_Directions_.
Retype everything from the line that contains "lip_edge = Station(LIP_RADIUS, MOUTH_HEIGHT" down to the line that contains "points = [vertex.co", inclusive, without altering or adding anything.

CAD and scene scripts
━━━━━━

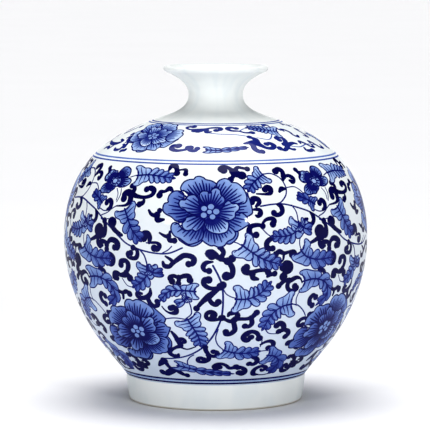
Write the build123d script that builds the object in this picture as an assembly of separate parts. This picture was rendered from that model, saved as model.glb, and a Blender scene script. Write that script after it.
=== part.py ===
"""Round-bellied porcelain vase with a small waisted neck, a flared mouth and a turned foot.

A vase of this form is too closed to be thrown or cast in one go. The potter makes four sections,
turns a stepped edge on each, and lutes them together with slip before glazing. Each section is a
solid here, and so is the ring of slip in each of the three joints. Every section is a solid of
revolution about Z. The foot stands on Z = 0. Lengths are in millimetres, headings in degrees.
"""

import math
import os
from dataclasses import dataclass

from build123d import *

# Outline of the outside, from the foot up. Each height is measured from the piece below it.
FOOT_RADIUS_AT_TABLE = 56.8
FOOT_RADIUS_AT_BODY = 59.0
FOOT_HEIGHT = 16.8
BODY_HEADING_AT_FOOT = 53.5

HIP_RADIUS = 81.5
HIP_ABOVE_FOOT = 29.4
HIP_HEADING = 57.5

BELLY_RADIUS = 100.0
BELLY_ABOVE_FOOT = 90.6

SHOULDER_RADIUS = 81.3
SHOULDER_BELOW_NECK = 24.1
SHOULDER_HEADING = 132.7

BODY_HEIGHT = 167.8
NECK_ROOT_RADIUS = 40.6
NECK_ROOT_HEADING = 160.2

WAIST_RADIUS = 17.8
WAIST_ABOVE_ROOT = 16.4

NECK_HEIGHT = 35.4
LIP_RADIUS = 34.5
LIP_THICKNESS = 4.0
LIP_UNDERSIDE_HEADING = 24.0
LIP_TOP_HEADING = 208.0

# Wall thickness, measured square to the outside.
FOOT_WALL = 8.4
FOOT_WALL_AT_TABLE = 5.8
FLOOR_THICKNESS = 7.0
FLOOR_CORNER_WALL = 8.0
HIP_WALL = 5.4
BELLY_WALL = 5.0
SHOULDER_WALL = 4.8
NECK_ROOT_WALL = 5.0
WAIST_WALL = 4.0

# Joints: two bare edges meet on the outer land, and slip fills the step behind it. The bead that
# is wiped off inside stands out by a share of the film, which is flatter than a half round.
SLIP_FILM = 0.8
SLIP_BEAD_PER_FILM = 0.4
BODY_LAND = 2.2
BODY_STEP = 3.0
FOOT_LAND = 6.0
FOOT_STEP = 5.0

# The floor of the inside is flat out to this share of the foot joint's radius, then it curves up.
FLOOR_FLAT_SHARE = 0.62
# Rounding of the two edges that the foot stands on, and the most of the wall that each may take.
FOOT_EDGE_RADIUS = 1.4
FOOT_EDGE_WALL_SHARE = 0.4
# The foot's outside fills out quickly above the table: the share of the radius that it has gained,
# and the shares of the height, at the two handles of its curve.
FOOT_SWELL = 0.6
FOOT_SWELL_LOW = 0.3
FOOT_SWELL_HIGH = 0.6

UP = 90.0
INWARD = 180.0
FULL_TURN = 360.0
HALF_TURN = 180.0
# A turn of less than this many radians is drawn as a straight line.
STRAIGHT_TURN = 1e-3
# Two heights closer than this are the same height.
SAME_HEIGHT = 1e-6


def direction(heading):
    """Unit vector in the (radius, height) half-plane for a heading in degrees."""
    return Vector(math.cos(math.radians(heading)), math.sin(math.radians(heading)))


@dataclass(frozen=True)
class Station:
    """A point that an outline passes through, and the heading it has there."""

    radius: float
    height: float
    heading: float

    @property
    def point(self):
        """The station's place in the half-plane."""
        return Vector(self.radius, self.height)

    def inside(self, wall):
        """The station's partner on the inner wall, one wall thickness to the left of the heading."""
        moved = self.point + direction(self.heading + UP) * wall
        return Station(moved.X, moved.Y, self.heading)

    def turned_back(self):
        """The same place, passed in the other direction."""
        return Station(self.radius, self.height, self.heading + HALF_TURN)


def flowing_curve(start, end):
    """Bezier edge between two stations that is close to a round arc and leaves no corner at either."""
    chord = (end.point - start.point).length
    turned_by = (end.heading - start.heading + HALF_TURN) % FULL_TURN - HALF_TURN
    turn = abs(math.radians(turned_by))
    if turn < STRAIGHT_TURN:
        reach = chord / 3.0
    else:
        reach = chord * (4.0 / 3.0) * math.tan(turn / 4.0) / (2.0 * math.sin(turn / 2.0))
    return Bezier(
        start.point,
        start.point + direction(start.heading) * reach,
        end.point - direction(end.heading) * reach,
        end.point,
    )


def flowing_outline(stations):
    """Smooth chain of edges through the stations."""
    return [flowing_curve(a, b) for a, b in zip(stations, stations[1:])]


def straight_outline(points):
    """Chain of straight edges through the points."""
    return [Line(a, b) for a, b in zip(points, points[1:])]


@dataclass(frozen=True)
class Joint:
    """Stepped joint between a lower and an upper section, drawn from a point on the outside.

    rise is +1 where the lower section carries the inner tongue, and -1 where the upper one does.
    """

    outer: Station
    wall: float
    land: float
    step: float
    rise: int = 1

    def at(self, depth, along):
        """Point at a depth below the outside, and at a distance along it from the joint."""
        inward = direction(self.outer.heading + UP)
        forward = direction(self.outer.heading)
        return self.outer.point + inward * depth + forward * (along * self.rise)

    def tongue_edge(self):
        """Edge of the section that carries the tongue, from the outside in to the inner wall."""
        root = self.land + SLIP_FILM
        return [
            self.at(0.0, 0.0),
            self.at(root, 0.0),
            self.at(root, self.step),
            self.at(self.wall, self.step),
        ]

    def rebate_edge(self):
        """Edge of the section that fits over the tongue, from the outside in to the inner wall."""
        roof = self.step + SLIP_FILM
        return [
            self.at(0.0, 0.0),
            self.at(self.land, 0.0),
            self.at(self.land, roof),
            self.at(self.wall, roof),
        ]

    def seam_face(self):
        """Section through the slip: the film round the tongue and the wiped bead on the inside."""
        root = self.land + SLIP_FILM
        roof = self.step + SLIP_FILM
        inner_low = self.at(self.wall, self.step)
        inner_high = self.at(self.wall, roof)
        bead_tip = self.at(self.wall + SLIP_FILM * SLIP_BEAD_PER_FILM, self.step + SLIP_FILM / 2.0)
        edges = straight_outline(
            [
                inner_high,
                self.at(self.land, roof),
                self.at(self.land, 0.0),
                self.at(root, 0.0),
                self.at(root, self.step),
                inner_low,
            ]
        )
        edges.append(ThreePointArc(inner_low, bead_tip, inner_high))
        return closed_face(edges)


def closed_face(edges):
    """Face bounded by a closed chain of edges."""
    return make_face(Wire(edges))


def turned(face):
    """Solid of revolution: the half-plane's first axis becomes the radius, its second the height."""
    upright = Plane.XZ * face
    return revolve(upright, axis=Axis.Z, revolution_arc=FULL_TURN)


NECK_ROOT_HEIGHT = FOOT_HEIGHT + BODY_HEIGHT
MOUTH_HEIGHT = NECK_ROOT_HEIGHT + NECK_HEIGHT

foot_top = Station(FOOT_RADIUS_AT_BODY, FOOT_HEIGHT, UP)
body_foot = Station(FOOT_RADIUS_AT_BODY, FOOT_HEIGHT, BODY_HEADING_AT_FOOT)
hip = Station(HIP_RADIUS, FOOT_HEIGHT + HIP_ABOVE_FOOT, HIP_HEADING)
belly = Station(BELLY_RADIUS, FOOT_HEIGHT + BELLY_ABOVE_FOOT, UP)
shoulder = Station(SHOULDER_RADIUS, NECK_ROOT_HEIGHT - SHOULDER_BELOW_NECK, SHOULDER_HEADING)
neck_root = Station(NECK_ROOT_RADIUS, NECK_ROOT_HEIGHT, NECK_ROOT_HEADING)
waist = Station(WAIST_RADIUS, NECK_ROOT_HEIGHT + WAIST_ABOVE_ROOT, UP)

foot_joint = Joint(foot_top, FOOT_WALL, FOOT_LAND, FOOT_STEP, rise=-1)
belly_joint = Joint(belly, BELLY_WALL, BODY_LAND, BODY_STEP)
neck_joint = Joint(neck_root, NECK_ROOT_WALL, BODY_LAND, BODY_STEP)


def joint_station(joint, along):
    """Station on the inner wall at a joint, at a distance along the joint's heading."""
    place = joint.at(joint.wall, along)
    return Station(place.X, place.Y, joint.outer.heading)


def foot_ring():
    """Foot: a thrown ring with a rebate for the body's boss and two rounded standing edges."""
    rebate = foot_joint.rebate_edge()
    table_outer = Vector(FOOT_RADIUS_AT_TABLE, 0.0)
    table_inner = Vector(FOOT_RADIUS_AT_TABLE - FOOT_WALL_AT_TABLE, 0.0)
    swell = (FOOT_RADIUS_AT_BODY - FOOT_RADIUS_AT_TABLE) * FOOT_SWELL
    outer_wall = Bezier(
        table_outer,
        Vector(FOOT_RADIUS_AT_TABLE + swell, FOOT_HEIGHT * FOOT_SWELL_LOW),
        Vector(FOOT_RADIUS_AT_BODY, FOOT_HEIGHT * FOOT_SWELL_HIGH),
        foot_top.point,
    )
    edges = [outer_wall, *straight_outline([*rebate, table_inner, table_outer])]
    ring = turned(closed_face(edges))
    circles = ring.edges().filter_by(GeomType.CIRCLE)
    standing = [edge for edge in circles if abs(edge.arc_center.Z) < SAME_HEIGHT]
    rounding = min(FOOT_EDGE_RADIUS, FOOT_WALL_AT_TABLE * FOOT_EDGE_WALL_SHARE)
    return fillet(standing, radius=rounding)


def lower_body():
    """Lower half of the belly, with the floor and the boss that sits in the foot."""
    boss = foot_joint.tongue_edge()
    floor_height = FOOT_HEIGHT - FOOT_STEP + FLOOR_THICKNESS
    floor_edge = Station(FOOT_RADIUS_AT_BODY * FLOOR_FLAT_SHARE, floor_height, INWARD)
    tongue = belly_joint.tongue_edge()
    inner_stations = [
        joint_station(belly_joint, BODY_STEP).turned_back(),
        hip.inside(HIP_WALL).turned_back(),
        body_foot.inside(FLOOR_CORNER_WALL).turned_back(),
        floor_edge,
    ]
    floor_centre = Vector(0.0, floor_height)
    boss_centre = Vector(0.0, boss[2].Y)
    edges = [
        *flowing_outline([body_foot, hip, belly]),
        *straight_outline(tongue),
        *flowing_outline(inner_stations),
        *straight_outline([floor_edge.point, floor_centre, boss_centre, *reversed(boss[:3])]),
    ]
    return turned(closed_face(edges))


def upper_body():
    """Upper half of the belly and the shoulder, up to the root of the neck."""
    inner_stations = [
        joint_station(neck_joint, BODY_STEP).turned_back(),
        shoulder.inside(SHOULDER_WALL).turned_back(),
        joint_station(belly_joint, BODY_STEP + SLIP_FILM).turned_back(),
    ]
    edges = [
        *flowing_outline([belly, shoulder, neck_root]),
        *straight_outline(neck_joint.tongue_edge()),
        *flowing_outline(inner_stations),
        *straight_outline(belly_joint.rebate_edge()[::-1]),
    ]
    return turned(closed_face(edges))


def neck_and_mouth():
    """Neck with its waist, the flare and the rounded lip."""
    lip_round = LIP_THICKNESS / 2.0
    lip_under = Station(LIP_RADIUS - lip_round, MOUTH_HEIGHT - LIP_THICKNESS, LIP_UNDERSIDE_HEADING)
    lip_edge = Station(LIP_RADIUS, MOUTH_HEIGHT - lip_round, UP)
    lip_top = Station(LIP_RADIUS - lip_round, MOUTH_HEIGHT, INWARD)
    slope = direction(LIP_TOP_HEADING) * LIP_THICKNESS / 2.0
    lip_inner = Station(lip_top.radius - lip_round + slope.X, MOUTH_HEIGHT + slope.Y, LIP_TOP_HEADING)
    inner_stations = [
        lip_top,
        lip_inner,
        waist.inside(WAIST_WALL).turned_back(),
        joint_station(neck_joint, BODY_STEP + SLIP_FILM).turned_back(),
    ]
    edges = [
        *flowing_outline([neck_root, waist, lip_under, lip_edge, lip_top]),
        *flowing_outline(inner_stations),
        *straight_outline(neck_joint.rebate_edge()[::-1]),
    ]
    return turned(closed_face(edges))


def main():
    """Builds every piece and writes one STEP file for each."""
    pieces = {
        "foot_ring": foot_ring(),
        "lower_body": lower_body(),
        "upper_body": upper_body(),
        "neck_and_mouth": neck_and_mouth(),
        "foot_slip_seam": turned(foot_joint.seam_face()),
        "belly_slip_seam": turned(belly_joint.seam_face()),
        "neck_slip_seam": turned(neck_joint.seam_face()),
    }
    os.makedirs("parts", exist_ok=True)
    for name, piece in pieces.items():
        export_step(piece, f"parts/{name}.step")


main()
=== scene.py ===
"""Looks of a round-bellied blue-and-white porcelain vase.

The vase is four turned sections that were luted together, glazed and fired. Its belly and shoulder
carry an underglaze blue flower scroll, which repeats four times round the belly and twice round the
shoulder. Lengths in the classes are in millimetres and angles in degrees; meshes are made in metres,
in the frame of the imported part. A place on the painting is its degrees round from the front and its
millimetres along the outside, up from the foot joint.
"""

import logging
import math
from dataclasses import dataclass
from enum import Enum
from typing import Any, Callable, Optional, Sequence

import bmesh
import bpy
import numpy as np
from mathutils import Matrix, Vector
from mathutils.geometry import delaunay_2d_cdt


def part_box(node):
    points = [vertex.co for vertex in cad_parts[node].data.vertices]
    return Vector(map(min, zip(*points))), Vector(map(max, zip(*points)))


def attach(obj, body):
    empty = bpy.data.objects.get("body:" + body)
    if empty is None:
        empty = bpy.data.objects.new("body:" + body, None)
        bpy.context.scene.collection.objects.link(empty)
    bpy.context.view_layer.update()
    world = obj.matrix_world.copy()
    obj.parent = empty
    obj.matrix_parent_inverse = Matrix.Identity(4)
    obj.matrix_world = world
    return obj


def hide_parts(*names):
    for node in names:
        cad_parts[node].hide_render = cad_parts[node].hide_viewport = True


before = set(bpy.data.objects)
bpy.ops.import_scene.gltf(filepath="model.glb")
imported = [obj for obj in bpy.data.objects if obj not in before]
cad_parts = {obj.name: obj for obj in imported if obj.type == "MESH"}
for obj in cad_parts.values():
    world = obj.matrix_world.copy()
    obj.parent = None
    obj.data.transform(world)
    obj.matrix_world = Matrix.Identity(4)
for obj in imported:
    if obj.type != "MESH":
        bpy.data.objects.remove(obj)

LOG = logging.getLogger("vase")
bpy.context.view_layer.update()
MM = 0.001
# Headings along a profile, in degrees.
UP = 90.0
INWARD = 180.0
# Facets round the vase.
STEPS_ROUND = 288
# How far the belly's and the shoulder's painted sectors reach to either side, in degrees.
BODY_HALF = 45.0
SHOULDER_HALF = 90.0
# Where the one painting ends and the other begins, in millimetres along the outside.
SHOULDER_LINE = 166.5
# How often the glaze's clouding comes back round the vase.
NOISE_REPEATS = 4
# Name of the UV map that each piece carries for its finishes.
BAKE_MAP = "OFBake"
# How much a pressed brush widens a scroll stroke.
PRESS = 1.24
Point = tuple[float, float]


class Part(Enum):
    """Names of the finished pieces and of the CAD nodes that they stand for."""

    FOOT = ("vase_foot", "foot_ring", "white_glaze")
    LOWER = ("vase_lower_belly", "lower_body", "painted_glaze")
    UPPER = ("vase_shoulder", "upper_body", "painted_glaze")
    NECK = ("vase_neck", "neck_and_mouth", "white_glaze")


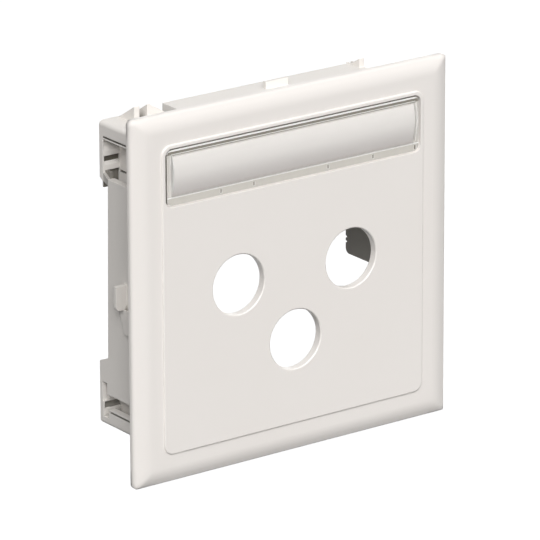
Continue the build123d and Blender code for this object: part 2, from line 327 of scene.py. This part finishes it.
def new_piece(
    name: str, points: np.ndarray, faces: list[list[int]], material: bpy.types.Material,
) -> bpy.types.Object:
    """Makes a mesh object at the origin.

    Args:
        name: Name of the object and its mesh.
        points: One row per vertex.
        faces: Vertex numbers of each face.
        material: The material of all faces.

    Returns:
        The object.
    """
    mesh = bpy.data.meshes.new(name)
    mesh.from_pydata(points.tolist(), [], faces)
    mesh.materials.append(material)
    piece = bpy.data.objects.new(name, mesh)
    bpy.context.scene.collection.objects.link(piece)
    return piece


def moulded_surface_group() -> bpy.types.NodeTree:
    """Builds the group for moulded plastic: soft edges, dust with painted shade, fine grain, and faint clouds of
    colour and gloss.

    The edge mask and the rounded normal are those of Nodes.edges. The dust mask, dust and painted shade in one,
    rises to its share as ambient occlusion falls through its span, so it darkens corners and recesses where shade
    falls. The grain is fractal noise as fine as the grain's pitch, used as a height over the rounded normal.

    Returns:
        The node group.
    """
    tree = bpy.data.node_groups.new("moulded surface", "ShaderNodeTree")
    for name in ("Pitch", "Depth", "Roughness", "Edge Radius", "Dust And Shade Reach", "Dust And Shade Share"):
        tree.interface.new_socket(name, in_out="INPUT", socket_type="NodeSocketFloat")
    for name in ("Edges", "Dust And Shade", "Clouds", "Roughness"):
        tree.interface.new_socket(name, in_out="OUTPUT", socket_type="NodeSocketFloat")
    tree.interface.new_socket("Normal", in_out="OUTPUT", socket_type="NodeSocketVector")
    nodes = Nodes(tree)
    given = nodes.add("NodeGroupInput")
    made = nodes.add("NodeGroupOutput")
    place = nodes.place()
    rounded, edges = nodes.edges(given.outputs["Edge Radius"])
    near = nodes.add("ShaderNodeAmbientOcclusion", samples=DUST_AND_SHADE_SAMPLES, only_local=True)
    nodes.link(given.outputs["Dust And Shade Reach"], near.inputs["Distance"])
    # Painted shade mixed with dust: darker where ambient occlusion is low.
    dust_and_shade = nodes.ranged(near.outputs["AO"], DUST_AND_SHADE_SPAN, 0.0, given.outputs["Dust And Shade Share"])
    grain = nodes.noise(place, nodes.math("DIVIDE", 1.0, given.outputs["Pitch"]), GRAIN_DETAIL)
    clouds = nodes.noise(place, CLOUD_SCALE, CLOUD_DETAIL)
    drift = nodes.ranged(clouds, NOISE_SPAN, -CLOUD_GLOSS, CLOUD_GLOSS)
    speck = nodes.ranged(grain, NOISE_SPAN, -GRAIN_GLOSS, GRAIN_GLOSS)
    change = nodes.math("ADD", drift, speck)
    results = {
        "Edges": edges,
        "Dust And Shade": dust_and_shade,
        "Clouds": nodes.ranged(clouds, NOISE_SPAN),
        "Roughness": nodes.math("ADD", given.outputs["Roughness"], change, clamp=True),
        "Normal": nodes.bump(grain, given.outputs["Depth"], rounded),
    }
    for name, result in results.items():
        nodes.link(result, made.inputs[name])
    return tree


@dataclass(frozen=True)
class ShadeBox:
    """Box round the deep-set faces of a slot, which get painted shadow: its middle, its half sizes and how dark
    the painted shadow is.
    """

    middle: Point
    half: Point
    share: float = 0.95

    def mask(self, nodes: Nodes) -> Socket:
        """Adds the mask of what lies inside the box.

        A place is inside where the largest part of its offset from the middle, over the half sizes, is below one.

        Args:
            nodes: The nodes of the material.

        Returns:
            The share inside, zero outside.
        """
        offset = nodes.vector("SUBTRACT", nodes.place(), self.middle)
        scaled = nodes.vector("DIVIDE", offset.outputs["Vector"], self.half)
        size = nodes.vector("ABSOLUTE", scaled.outputs["Vector"])
        largest = nodes.joined("MAXIMUM", *nodes.parts(size.outputs["Vector"]))
        return nodes.math("MULTIPLY", nodes.math("LESS_THAN", largest, 1.0), self.share)


# Deep-set faces in the slots of the brackets, darkened with painted shadow: four at the upper left, then one at
# each of the others.
BRACKET_SHADE_BOXES = (
    ShadeBox((-30.35 * MM, 20.15 * MM, 24.85 * MM), (2.05 * MM, 0.25 * MM, 0.75 * MM)),
    ShadeBox((-30.15 * MM, 20.10 * MM, 20.50 * MM), (1.90 * MM, 0.15 * MM, 2.00 * MM), 0.85),
    ShadeBox((-31.90 * MM, 19.10 * MM, 21.20 * MM), (0.10 * MM, 1.42 * MM, 1.30 * MM), 0.8),
    ShadeBox((-31.60 * MM, 18.80 * MM, 21.75 * MM), (0.42 * MM, 1.85 * MM, 0.72 * MM), 0.8),
    ShadeBox((30.35 * MM, 21.10 * MM, 24.85 * MM), (2.05 * MM, 0.25 * MM, 0.75 * MM)),
    ShadeBox((-30.35 * MM, 21.00 * MM, -28.80 * MM), (2.05 * MM, 0.35 * MM, 0.80 * MM), 0.7),
    ShadeBox((30.35 * MM, 21.00 * MM, -28.80 * MM), (2.05 * MM, 0.35 * MM, 0.80 * MM), 0.7),
)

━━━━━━

_Reply_.
    lip_edge = Station(LIP_RADIUS, MOUTH_HEIGHT - lip_round, UP)
    lip_top = Station(LIP_RADIUS - lip_round, MOUTH_HEIGHT, INWARD)
    slope = direction(LIP_TOP_HEADING) * LIP_THICKNESS / 2.0
    lip_inner = Station(lip_top.radius - lip_round + slope.X, MOUTH_HEIGHT + slope.Y, LIP_TOP_HEADING)
    inner_stations = [
        lip_top,
        lip_inner,
        waist.inside(WAIST_WALL).turned_back(),
        joint_station(neck_joint, BODY_STEP + SLIP_FILM).turned_back(),
    ]
    edges = [
        *flowing_outline([neck_root, waist, lip_under, lip_edge, lip_top]),
        *flowing_outline(inner_stations),
        *straight_outline(neck_joint.rebate_edge()[::-1]),
    ]
    return turned(closed_face(edges))


def main():
    """Builds every piece and writes one STEP file for each."""
    pieces = {
        "foot_ring": foot_ring(),
        "lower_body": lower_body(),
        "upper_body": upper_body(),
        "neck_and_mouth": neck_and_mouth(),
        "foot_slip_seam": turned(foot_joint.seam_face()),
        "belly_slip_seam": turned(belly_joint.seam_face()),
        "neck_slip_seam": turned(neck_joint.seam_face()),
    }
    os.makedirs("parts", exist_ok=True)
    for name, piece in pieces.items():
        export_step(piece, f"parts/{name}.step")


main()
=== scene.py ===
"""Looks of a round-bellied blue-and-white porcelain vase.

The vase is four turned sections that were luted together, glazed and fired. Its belly and shoulder
carry an underglaze blue flower scroll, which repeats four times round the belly and twice round the
shoulder. Lengths in the classes are in millimetres and angles in degrees; meshes are made in metres,
in the frame of the imported part. A place on the painting is its degrees round from the front and its
millimetres along the outside, up from the foot joint.
"""

import logging
import math
from dataclasses import dataclass
from enum import Enum
from typing import Any, Callable, Optional, Sequence

import bmesh
import bpy
import numpy as np
from mathutils import Matrix, Vector
from mathutils.geometry import delaunay_2d_cdt


def part_box(node):
    points = [vertex.co for vertex in cad_parts[node].data.vertices]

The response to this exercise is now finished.